— Problem details —
Starting with the first line of the data that follows, transcribe every line verbatim until the line containing "Normal=t.bump(grain, 0.75, 0.55" has been transcribed.

— Source data —

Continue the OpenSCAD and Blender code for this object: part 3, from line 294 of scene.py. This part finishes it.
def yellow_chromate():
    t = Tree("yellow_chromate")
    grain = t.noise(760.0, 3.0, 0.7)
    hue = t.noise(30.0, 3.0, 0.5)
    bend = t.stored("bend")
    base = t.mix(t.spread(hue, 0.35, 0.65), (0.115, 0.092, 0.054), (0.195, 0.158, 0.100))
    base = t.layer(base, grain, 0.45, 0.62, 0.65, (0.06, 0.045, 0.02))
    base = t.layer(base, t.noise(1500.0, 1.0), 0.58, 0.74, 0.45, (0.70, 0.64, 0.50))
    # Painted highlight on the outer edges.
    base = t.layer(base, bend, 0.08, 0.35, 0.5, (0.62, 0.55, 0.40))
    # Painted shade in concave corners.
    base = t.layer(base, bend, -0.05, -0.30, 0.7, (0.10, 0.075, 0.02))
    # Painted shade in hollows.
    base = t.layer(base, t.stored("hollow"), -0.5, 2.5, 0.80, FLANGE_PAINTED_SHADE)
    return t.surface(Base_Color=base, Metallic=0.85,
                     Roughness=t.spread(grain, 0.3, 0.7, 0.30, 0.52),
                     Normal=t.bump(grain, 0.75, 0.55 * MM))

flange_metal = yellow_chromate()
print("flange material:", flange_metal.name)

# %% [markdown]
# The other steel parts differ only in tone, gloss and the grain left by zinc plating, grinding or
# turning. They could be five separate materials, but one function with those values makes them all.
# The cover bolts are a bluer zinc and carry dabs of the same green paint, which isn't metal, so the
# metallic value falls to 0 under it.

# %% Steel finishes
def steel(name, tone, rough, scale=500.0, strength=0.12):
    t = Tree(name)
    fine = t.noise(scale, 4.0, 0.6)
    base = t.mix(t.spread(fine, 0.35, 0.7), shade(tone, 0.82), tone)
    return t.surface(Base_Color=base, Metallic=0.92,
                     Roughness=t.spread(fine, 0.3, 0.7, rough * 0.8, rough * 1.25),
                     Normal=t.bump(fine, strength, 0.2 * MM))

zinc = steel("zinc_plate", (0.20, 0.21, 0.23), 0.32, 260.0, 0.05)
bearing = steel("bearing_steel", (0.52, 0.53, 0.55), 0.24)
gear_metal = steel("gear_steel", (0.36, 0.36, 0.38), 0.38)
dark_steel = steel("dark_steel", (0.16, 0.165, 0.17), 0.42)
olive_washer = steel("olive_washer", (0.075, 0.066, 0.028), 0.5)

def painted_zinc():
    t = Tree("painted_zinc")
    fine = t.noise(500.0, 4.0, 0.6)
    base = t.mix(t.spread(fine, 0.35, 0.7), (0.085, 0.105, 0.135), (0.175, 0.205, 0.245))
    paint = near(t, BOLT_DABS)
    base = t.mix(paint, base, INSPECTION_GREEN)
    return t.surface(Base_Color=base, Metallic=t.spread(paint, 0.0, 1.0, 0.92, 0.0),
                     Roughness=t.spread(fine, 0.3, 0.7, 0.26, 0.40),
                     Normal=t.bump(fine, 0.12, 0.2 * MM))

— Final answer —
Continue the OpenSCAD and Blender code for this object: part 3, from line 294 of scene.py. This part finishes it.
def yellow_chromate():
    t = Tree("yellow_chromate")
    grain = t.noise(760.0, 3.0, 0.7)
    hue = t.noise(30.0, 3.0, 0.5)
    bend = t.stored("bend")
    base = t.mix(t.spread(hue, 0.35, 0.65), (0.115, 0.092, 0.054), (0.195, 0.158, 0.100))
    base = t.layer(base, grain, 0.45, 0.62, 0.65, (0.06, 0.045, 0.02))
    base = t.layer(base, t.noise(1500.0, 1.0), 0.58, 0.74, 0.45, (0.70, 0.64, 0.50))
    # Painted highlight on the outer edges.
    base = t.layer(base, bend, 0.08, 0.35, 0.5, (0.62, 0.55, 0.40))
    # Painted shade in concave corners.
    base = t.layer(base, bend, -0.05, -0.30, 0.7, (0.10, 0.075, 0.02))
    # Painted shade in hollows.
    base = t.layer(base, t.stored("hollow"), -0.5, 2.5, 0.80, FLANGE_PAINTED_SHADE)
    return t.surface(Base_Color=base, Metallic=0.85,
                     Roughness=t.spread(grain, 0.3, 0.7, 0.30, 0.52),
                     Normal=t.bump(grain, 0.75, 0.55 * MM))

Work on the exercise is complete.